• **Raw data**
────
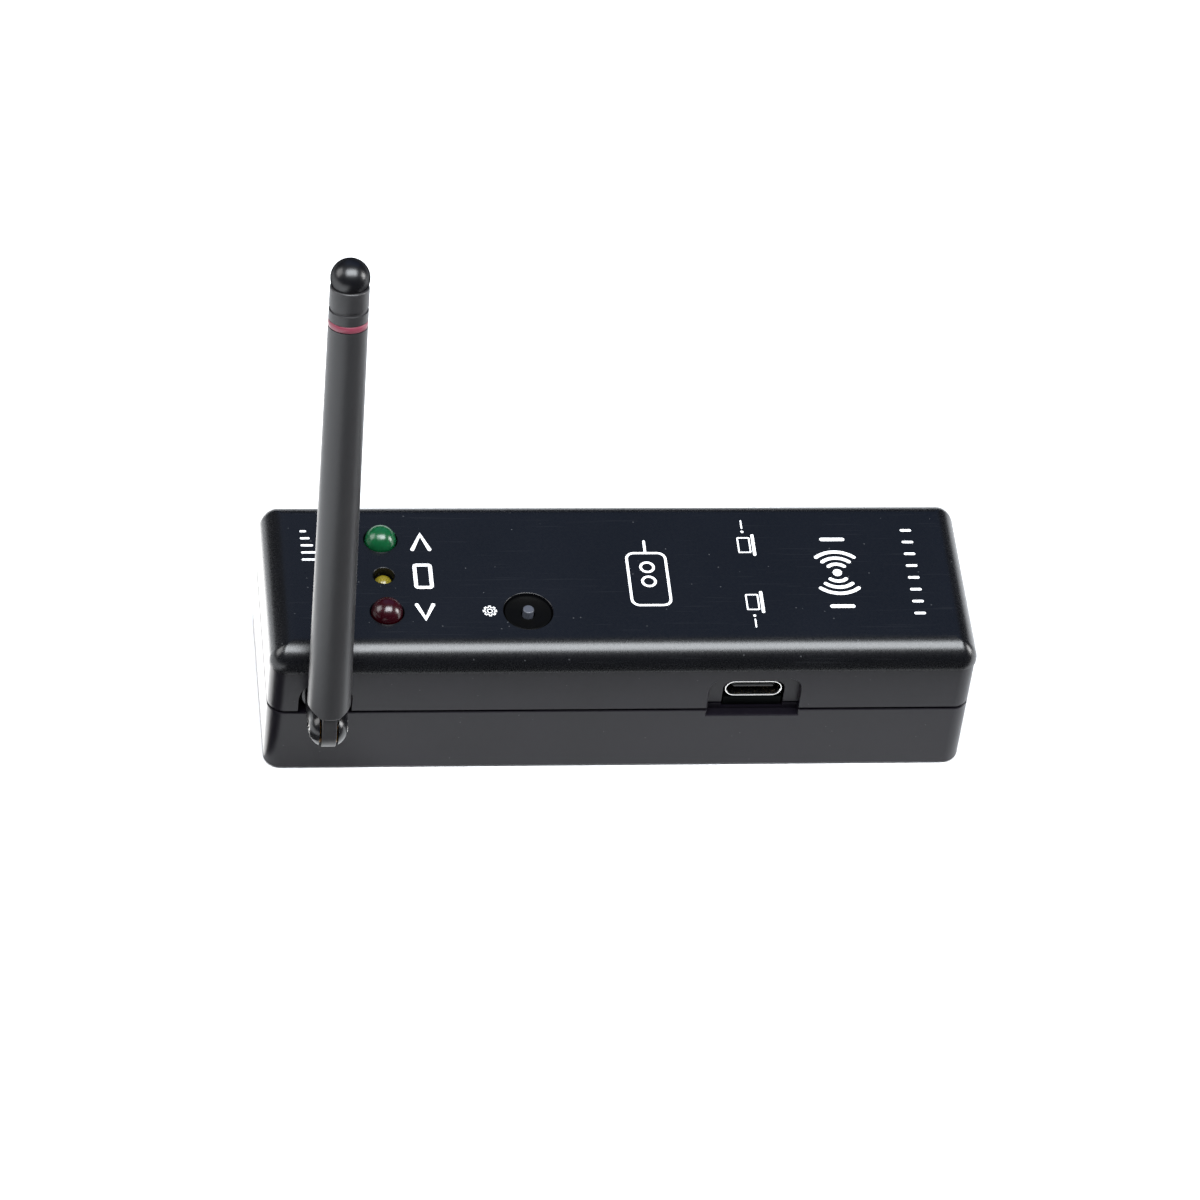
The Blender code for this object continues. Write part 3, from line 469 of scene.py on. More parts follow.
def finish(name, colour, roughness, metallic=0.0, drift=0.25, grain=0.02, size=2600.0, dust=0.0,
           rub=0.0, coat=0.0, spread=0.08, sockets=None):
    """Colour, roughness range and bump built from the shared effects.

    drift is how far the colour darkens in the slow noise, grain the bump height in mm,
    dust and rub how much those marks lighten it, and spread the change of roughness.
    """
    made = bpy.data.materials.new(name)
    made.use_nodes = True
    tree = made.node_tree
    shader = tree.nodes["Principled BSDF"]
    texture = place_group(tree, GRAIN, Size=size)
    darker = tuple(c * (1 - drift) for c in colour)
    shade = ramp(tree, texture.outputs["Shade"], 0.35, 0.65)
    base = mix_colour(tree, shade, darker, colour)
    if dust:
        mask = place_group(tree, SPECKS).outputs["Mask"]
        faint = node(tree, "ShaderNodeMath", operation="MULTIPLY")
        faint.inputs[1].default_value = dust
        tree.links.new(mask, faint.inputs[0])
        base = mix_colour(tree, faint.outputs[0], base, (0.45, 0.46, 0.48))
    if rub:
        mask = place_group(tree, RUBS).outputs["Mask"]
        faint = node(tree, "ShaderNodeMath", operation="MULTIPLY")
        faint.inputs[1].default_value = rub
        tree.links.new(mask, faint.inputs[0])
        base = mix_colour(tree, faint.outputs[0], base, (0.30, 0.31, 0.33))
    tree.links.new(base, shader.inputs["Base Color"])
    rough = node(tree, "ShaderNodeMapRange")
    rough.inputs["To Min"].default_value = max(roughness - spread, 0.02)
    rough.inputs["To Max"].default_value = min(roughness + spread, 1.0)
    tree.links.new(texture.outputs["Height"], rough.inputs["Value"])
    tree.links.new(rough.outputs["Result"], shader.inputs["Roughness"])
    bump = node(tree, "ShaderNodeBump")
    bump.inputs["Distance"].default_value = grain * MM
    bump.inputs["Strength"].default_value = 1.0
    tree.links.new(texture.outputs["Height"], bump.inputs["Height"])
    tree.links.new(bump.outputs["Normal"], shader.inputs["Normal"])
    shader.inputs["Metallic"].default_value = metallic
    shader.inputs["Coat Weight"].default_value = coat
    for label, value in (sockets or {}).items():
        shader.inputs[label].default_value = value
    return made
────
• **Task prompt**
Print, please, the lines from the first line of the material through the line that contains "the shared effects.", exactly as written and with nothing added.

• **Written solution**
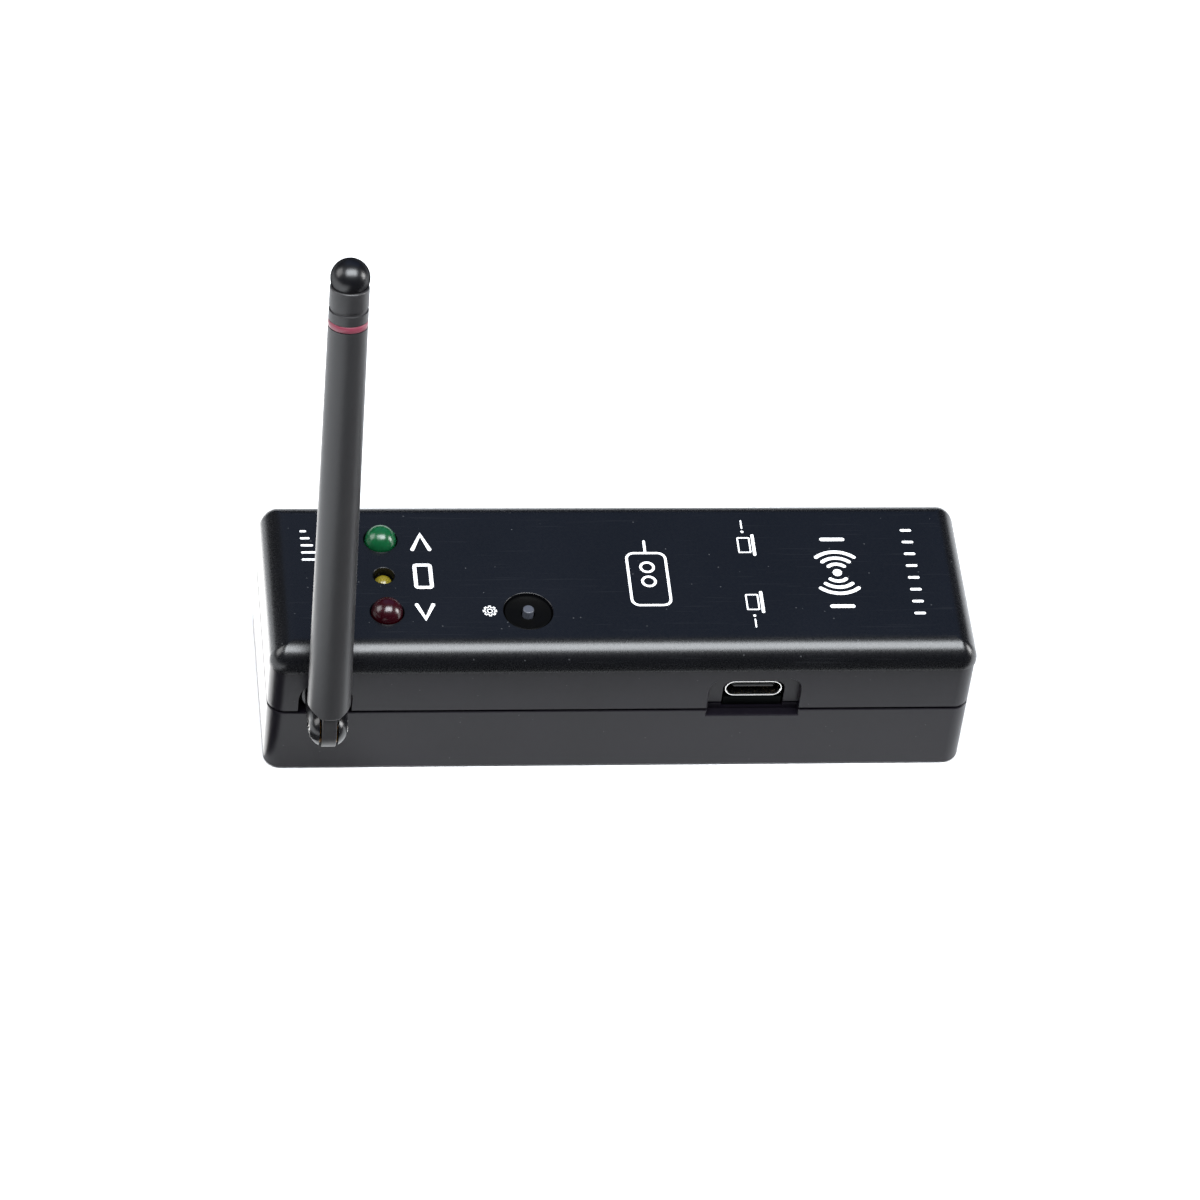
The Blender code for this object continues. Write part 3, from line 469 of scene.py on. More parts follow.
def finish(name, colour, roughness, metallic=0.0, drift=0.25, grain=0.02, size=2600.0, dust=0.0,
           rub=0.0, coat=0.0, spread=0.08, sockets=None):
    """Colour, roughness range and bump built from the shared effects.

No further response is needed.